If you’re pro-compassion, whichever side of an issue you’re on, I feel safe with you. I know you’ll see me as human. I know we can work together. You may lean right and I may lean left, but if we share compassion, part of us is already on the same side.
I’m not saying that compassion is easy. On the contrary, I think it’s often easier to hate than be compassionate. But I am saying that compassion makes us free. A popular verse by Rumi comes to mind:
“Out beyond ideas of wrongdoing and rightdoing there is a field. I’ll meet you there.”
Being willing to meet in the field beyond wrongdoing and rightdoing doesn’t mean there is no wrong or right.
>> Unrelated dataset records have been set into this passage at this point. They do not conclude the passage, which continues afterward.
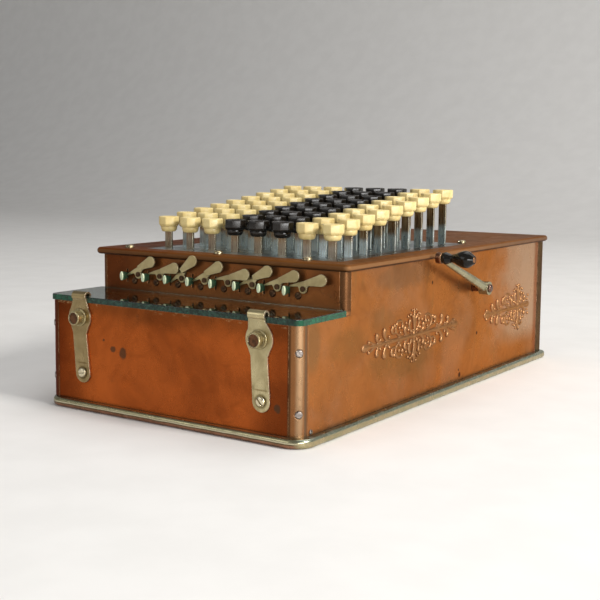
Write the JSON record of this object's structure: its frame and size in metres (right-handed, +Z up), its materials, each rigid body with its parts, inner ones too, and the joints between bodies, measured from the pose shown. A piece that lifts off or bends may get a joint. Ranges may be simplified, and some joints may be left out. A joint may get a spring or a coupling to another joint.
{
  "type": "key-driven calculator",
  "caption": "Key-driven adding machine in a stepped sheet-copper case, with eight-sided keys on flat stems, decimal pointers, a glass-topped numeral register and a side clearing crank.",
  "frame": {"origin": "centre of the case's underside, where it rests on the table", "axes": "+X to the machine's right, the crank side; +Y from the register to the back; +Z up"},
  "size_m": [0.2364, 0.3719, 0.1406],
  "materials": {
    "dark_steel": "oxidised steel",
    "nickel": "worn nickel plate, yellowed, with spots of green corrosion",
    "copper_case": "oxidised copper plate on sheet steel, worn and flaked",
    "guide_steel": "plain grey steel with light rust",
    "green_glass": "thick plate glass with a green edge",
    "thumb_screw_brass": "worn plated brass",
    "stem_steel": "dull steel with light rust",
    "aged_numerals": "aged white numeral wheels with black figures",
    "ferrule_copper": "turned copper alloy",
    "black_composition": "polished black composition",
    "cream_keys": "yellowed cream composition, slightly polished",
    "pointer_nickel": "worn nickel plate",
    "green_knobs": "pale cream-green enamel"
  },
  "bodies": {
    "case": {"base_plate": "dark_steel", "base_moulding": "nickel", "front_panel": "copper_case", "side_panels": "copper_case", "side_ornaments": "copper_case", "back_panel": "copper_case", "lever_panel": "copper_case", "deck_cover": "copper_case", "corner_posts": "copper_case", "key_guide_plates": "guide_steel", "register_glass": "green_glass", "register_cover": "nickel", "glass_clips": "nickel", "clip_thumb_screws": "thumb_screw_brass", "case_screws": "nickel", "panel_studs": "dark_steel", "mechanism_frames": "dark_steel", "frame_rods": "dark_steel", "key_springs": "stem_steel"},
    "keys_row_1": {"key_tops_row_1": "cream_keys", "key_stems_row_1": "stem_steel"},
    "keys_row_2": {"key_tops_row_2": "cream_keys", "key_stems_row_2": "stem_steel"},
    "keys_row_3": {"key_tops_row_3": "cream_keys", "key_stems_row_3": "stem_steel"},
    "keys_row_4": {"key_tops_row_4": "cream_keys", "key_stems_row_4": "stem_steel"},
    "keys_row_5": {"key_tops_row_5": "cream_keys", "key_stems_row_5": "stem_steel"},
    "keys_row_6": {"key_tops_row_6": "cream_keys", "key_stems_row_6": "stem_steel"},
    "keys_row_7": {"key_tops_row_7": "cream_keys", "key_stems_row_7": "stem_steel"},
    "keys_row_8": {"key_tops_row_8": "cream_keys", "key_stems_row_8": "stem_steel"},
    "keys_row_9": {"key_tops_row_9": "cream_keys", "key_stems_row_9": "stem_steel"},
    "column_levers": {"column_levers": "stem_steel"},
    "pointer_1": {"decimal_pointer_1": "pointer_nickel"},
    "pointer_2": {"decimal_pointer_2": "pointer_nickel"},
    "pointer_3": {"decimal_pointer_3": "pointer_nickel"},
    "pointer_4": {"decimal_pointer_4": "pointer_nickel"},
    "pointer_5": {"decimal_pointer_5": "pointer_nickel"},
    "pointer_6": {"decimal_pointer_6": "pointer_nickel"},
    "pointer_7": {"decimal_pointer_7": "pointer_nickel"},
    "pointer_8": {"decimal_pointer_8": "pointer_nickel"},
    "knob_1": {"cutoff_knob_1": "green_knobs"},
    "knob_2": {"cutoff_knob_2": "green_knobs"},
    "knob_3": {"cutoff_knob_3": "green_knobs"},
    "knob_4": {"cutoff_knob_4": "green_knobs"},
    "knob_5": {"cutoff_knob_5": "green_knobs"},
    "knob_6": {"cutoff_knob_6": "green_knobs"},
    "knob_7": {"cutoff_knob_7": "green_knobs"},
    "knob_8": {"cutoff_knob_8": "green_knobs"},
    "crank": {"crank_shaft": "dark_steel", "crank_arm": "nickel", "crank_spindle": "ferrule_copper"},
    "grip": {"crank_grip": "black_composition"},
    "clearing_link": {"clearing_link": "stem_steel"},
    "register_wheels": {"numeral_wheels": "aged_numerals"}
  },
  "joints": [
    {"name": "key_row_1_press", "type": "slide", "parent": "case", "child": "keys_row_1", "axis": [0, 0, 1], "range_m": [-0.0033, 0], "stiffness_N_per_m": 300, "springref_m": 0.01, "deforming": ["key_springs"]},
    {"name": "key_row_2_press", "type": "slide", "parent": "case", "child": "keys_row_2", "axis": [0, 0, 1], "range_m": [-0.00556, 0], "stiffness_N_per_m": 300, "springref_m": 0.01, "deforming": ["key_springs"]},
    {"name": "key_row_3_press", "type": "slide", "parent": "case", "child": "keys_row_3", "axis": [0, 0, 1], "range_m": [-0.00782, 0], "stiffness_N_per_m": 300, "springref_m": 0.01, "deforming": ["key_springs"]},
    {"name": "key_row_4_press", "type": "slide", "parent": "case", "child": "keys_row_4", "axis": [0, 0, 1], "range_m": [-0.01008, 0], "stiffness_N_per_m": 300, "springref_m": 0.01, "deforming": ["key_springs"]},
    {"name": "key_row_5_press", "type": "slide", "parent": "case", "child": "keys_row_5", "axis": [0, 0, 1], "range_m": [-0.01234, 0], "stiffness_N_per_m": 300, "springref_m": 0.01, "deforming": ["key_springs"]},
    {"name": "key_row_6_press", "type": "slide", "parent": "case", "child": "keys_row_6", "axis": [0, 0, 1], "range_m": [-0.0146, 0], "stiffness_N_per_m": 300, "springref_m": 0.01, "deforming": ["key_springs"]},
    {"name": "key_row_7_press", "type": "slide", "parent": "case", "child": "keys_row_7", "axis": [0, 0, 1], "range_m": [-0.01686, 0], "stiffness_N_per_m": 300, "springref_m": 0.01, "deforming": ["key_springs"]},
    {"name": "key_row_8_press", "type": "slide", "parent": "case", "child": "keys_row_8", "axis": [0, 0, 1], "range_m": [-0.01912, 0], "stiffness_N_per_m": 300, "springref_m": 0.01, "deforming": ["key_springs"]},
    {"name": "key_row_9_press", "type": "slide", "parent": "case", "child": "keys_row_9", "axis": [0, 0, 1], "range_m": [-0.02138, 0], "stiffness_N_per_m": 300, "springref_m": 0.01, "deforming": ["key_springs"]},
    {"name": "lever_swing", "type": "hinge", "parent": "case", "child": "column_levers", "pos_m": [0, 0.171, 0.01999], "axis": [1, 0, 0], "range_deg": [0, 10]},
    {"name": "pointer_1_turn", "type": "hinge", "parent": "case", "child": "pointer_1", "pos_m": [-0.06432, -0.1318, 0.0841], "axis": [0, -1, 0], "range_deg": [-14.9, 14.1]},
    {"name": "pointer_2_turn", "type": "hinge", "parent": "case", "child": "pointer_2", "pos_m": [-0.04528, -0.1318, 0.0841], "axis": [0, -1, 0], "range_deg": [-3.4, 25.6]},
    {"name": "pointer_3_turn", "type": "hinge", "parent": "case", "child": "pointer_3", "pos_m": [-0.02622, -0.1318, 0.0841], "axis": [0, -1, 0], "range_deg": [-27.8, 1.2]},
    {"name": "pointer_4_turn", "type": "hinge", "parent": "case", "child": "pointer_4", "pos_m": [-0.00717, -0.1318, 0.0841], "axis": [0, -1, 0], "range_deg": [-16, 13]},
    {"name": "pointer_5_turn", "type": "hinge", "parent": "case", "child": "pointer_5", "pos_m": [0.01188, -0.1318, 0.0841], "axis": [0, -1, 0], "range_deg": [-1.8, 27.2]},
    {"name": "pointer_6_turn", "type": "hinge", "parent": "case", "child": "pointer_6", "pos_m": [0.03093, -0.1318, 0.0841], "axis": [0, -1, 0], "range_deg": [-14.5, 14.5]},
    {"name": "pointer_7_turn", "type": "hinge", "parent": "case", "child": "pointer_7", "pos_m": [0.04997, -0.1318, 0.0841], "axis": [0, -1, 0], "range_deg": [-8, 21]},
    {"name": "pointer_8_turn", "type": "hinge", "parent": "case", "child": "pointer_8", "pos_m": [0.06903, -0.1318, 0.0841], "axis": [0, -1, 0], "range_deg": [-2.8, 26.2]},
    {"name": "knob_1_press", "type": "slide", "parent": "case", "child": "knob_1", "axis": [0, 1, 0], "range_m": [0, 0.0018], "stiffness_N_per_m": 100, "springref_m": -0.004},
    {"name": "knob_2_press", "type": "slide", "parent": "case", "child": "knob_2", "axis": [0, 1, 0], "range_m": [0, 0.0018], "stiffness_N_per_m": 100, "springref_m": -0.004},
    {"name": "knob_3_press", "type": "slide", "parent": "case", "child": "knob_3", "axis": [0, 1, 0], "range_m": [0, 0.0018], "stiffness_N_per_m": 100, "springref_m": -0.004},
    {"name": "knob_4_press", "type": "slide", "parent": "case", "child": "knob_4", "axis": [0, 1, 0], "range_m": [0, 0.0018], "stiffness_N_per_m": 100, "springref_m": -0.004},
    {"name": "knob_5_press", "type": "slide", "parent": "case", "child": "knob_5", "axis": [0, 1, 0], "range_m": [0, 0.0018], "stiffness_N_per_m": 100, "springref_m": -0.004},
    {"name": "knob_6_press", "type": "slide", "parent": "case", "child": "knob_6", "axis": [0, 1, 0], "range_m": [0, 0.0018], "stiffness_N_per_m": 100, "springref_m": -0.004},
    {"name": "knob_7_press", "type": "slide", "parent": "case", "child": "knob_7", "axis": [0, 1, 0], "range_m": [0, 0.0018], "stiffness_N_per_m": 100, "springref_m": -0.004},
    {"name": "knob_8_press", "type": "slide", "parent": "case", "child": "knob_8", "axis": [0, 1, 0], "range_m": [0, 0.0018], "stiffness_N_per_m": 100, "springref_m": -0.004},
    {"name": "crank_turn", "type": "hinge", "parent": "case", "child": "crank", "pos_m": [0.109, 0.045, 0.0708], "axis": [1, 0, 0], "range_deg": [-137, 0]},
    {"name": "grip_spin", "type": "hinge", "parent": "crank", "child": "grip", "pos_m": [0.122, -0.02961, 0.09796], "axis": [1, 0, 0], "continuous": true},
    {"name": "link_swing", "type": "hinge", "parent": "crank", "child": "clearing_link", "pos_m": [0.0815, 0.03496, 0.07737], "axis": [1, 0, 0], "range_deg": [0, 137]},
    {"name": "register_clear", "type": "hinge", "parent": "case", "child": "register_wheels", "pos_m": [0, -0.157, 0.045], "axis": [1, 0, 0], "range_deg": [-137, 0]}
  ],
  "couplings": [
    {"joint": "lever_swing", "follows": "key_row_9_press", "rad_per_m": -8.05},
    {"joint": "link_swing", "follows": "crank_turn", "ratio": -1},
    {"joint": "register_clear", "follows": "crank_turn", "ratio": 1}
  ]
}
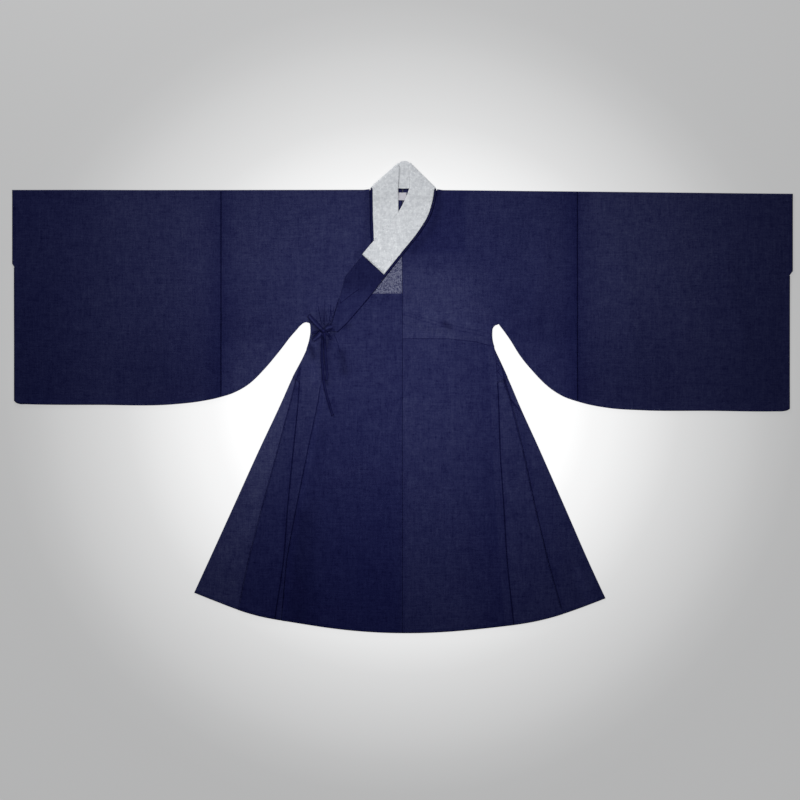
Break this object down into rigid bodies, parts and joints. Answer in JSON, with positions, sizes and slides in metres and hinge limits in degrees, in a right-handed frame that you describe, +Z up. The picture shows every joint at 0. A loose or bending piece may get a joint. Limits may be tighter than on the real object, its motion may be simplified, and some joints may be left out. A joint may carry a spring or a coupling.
{
  "type": "hanfu robe laid flat",
  "caption": "Wide-sleeved cross-collared robe laid flat, closing left over right, with side gores, a pale collar cover and ties in a bow at the armpit.",
  "frame": {"origin": "on the surface the robe lies on, under the middle of its outline", "axes": "+X towards the wearer's left cuff, +Y towards the neck, +Z up out of the surface, the robe face up"},
  "size_m": [2.298, 1.3908, 0.0124],
  "materials": {
    "robe_cloth": "fine slubby plain weave, slightly sheer, soft sheen",
    "collar_cloth": "the robe's cloth, several layers thick",
    "cover_cloth": "pale grey-white, faint self-coloured mottle",
    "label_cloth": "bare woven label",
    "tie_cloth": "narrow flat ties of the robe's cloth"
  },
  "bodies": {
    "root": {"body_right": "robe_cloth", "body_left": "robe_cloth", "sleeve_right": "robe_cloth", "sleeve_left": "robe_cloth", "overlap_inner": "robe_cloth", "overlap_outer": "robe_cloth", "gore_front_right": "robe_cloth", "gore_front_left": "robe_cloth", "gore_back_right": "robe_cloth", "gore_back_left": "robe_cloth", "collar_band": "collar_cloth", "collar_cover": "cover_cloth", "neck_label": "label_cloth", "tie_collar": "tie_cloth", "tie_side": "tie_cloth", "tie_knot": "tie_cloth", "tie_loop_upper": "tie_cloth", "tie_loop_lower": "tie_cloth", "tie_loop_small": "tie_cloth", "tie_end": "tie_cloth", "tie_tail_long": "tie_cloth", "tie_tail_short": "tie_cloth", "tie_inner_front": "tie_cloth", "tie_inner_side": "tie_cloth"}
  },
  "joints": []
}
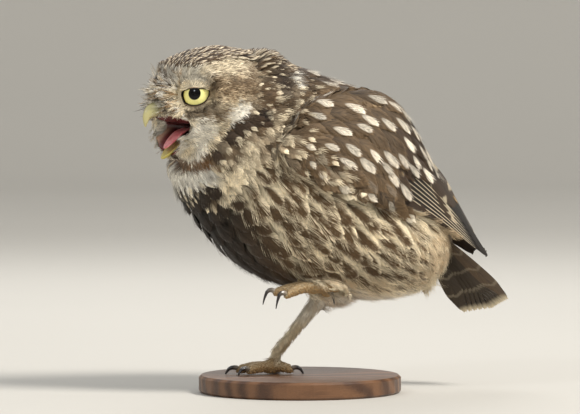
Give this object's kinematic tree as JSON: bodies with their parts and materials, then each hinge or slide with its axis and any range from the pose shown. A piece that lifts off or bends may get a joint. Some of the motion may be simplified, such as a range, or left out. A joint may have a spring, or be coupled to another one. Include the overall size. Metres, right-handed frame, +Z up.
{
  "type": "little owl model",
  "caption": "Life-size model of a little owl calling with one foot raised, on a plain round wooden base.",
  "frame": {"origin": "centre of the round base's underside", "axes": "-X the way the bird's body faces, -Y its left side, +Z up"},
  "size_m": [0.1968, 0.104, 0.1786],
  "materials": {
    "plumage": "brown feathers with white spots and streaks",
    "pale_plumage": "off-white and buff down and short feathers",
    "foot_skin": "buff bristled toes with rough pads",
    "claw_horn": "dark polished horn",
    "bill_horn": "greenish yellow horn",
    "mouth_flesh": "wet pink",
    "eye_surface": "clear polished, yellow iris and black pupil",
    "base_wood": "satin dark wood"
  },
  "bodies": {
    "root": {"bill_lower": "bill_horn", "bill_upper": "bill_horn", "claw_left_1": "claw_horn", "claw_left_2": "claw_horn", "claw_left_3": "claw_horn", "claw_left_4": "claw_horn", "claw_right_1": "claw_horn", "claw_right_2": "claw_horn", "claw_right_3": "claw_horn", "claw_right_4": "claw_horn", "eye_left": "eye_surface", "eye_right": "eye_surface", "foot_left": "foot_skin", "foot_right": "foot_skin", "head": "plumage", "jaw": "pale_plumage", "neck": "plumage", "stand_base": "base_wood", "tail": "plumage", "tarsus_right": "pale_plumage", "thigh_left": "pale_plumage", "thigh_right": "pale_plumage", "toe_left_1": "foot_skin", "toe_left_2": "foot_skin", "toe_left_3": "foot_skin", "toe_left_4": "foot_skin", "toe_right_1": "foot_skin", "toe_right_2": "foot_skin", "toe_right_3": "foot_skin", "toe_right_4": "foot_skin", "tongue": "mouth_flesh", "trunk": "plumage", "wing_left": "plumage", "wing_right": "plumage"}
  },
  "joints": []
}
It doesn’t mean we don’t have opinions. It doesn’t mean we don’t fight for our beliefs. It doesn’t mean we’re forced to admit weakness or defeat. It means that we recognize the weakness of defining ourselves by our differences.
When we allow ourselves to be defined by opposing labels, we become trapped in those definitions. Division stokes more division. From inside the box of labels, we can lose sight of what “the right thing” even is.
When we step beyond wrong and right to the field, we free ourselves from the box and see clearly. We recognize internal suffering and have compassion for people hurting on both sides. From that place of clarity, the last thing we’ll want to do is add to the hurt. From that place, we can work for solutions that heal.
In this divisive world, I refuse to let my heart be divided.
I won’t allow myself to be lit up with disrespect, fear, or hate. I won’t let manufactured or normalized stereotypes break my connection to you. And I’ll do my very best to define you, not by any word, but by your humanity.
In a world that’s rife with us versus them rhetoric, we can be pro-compassion. We can come together in the field of shared needs and put down roots of connection in the face of those who would divide us. That is a radical act.
So, I’m on my way out into that field. Whichever side you’re on, I hope to see you there.
Maybe together we can start to heal our hurting hearts.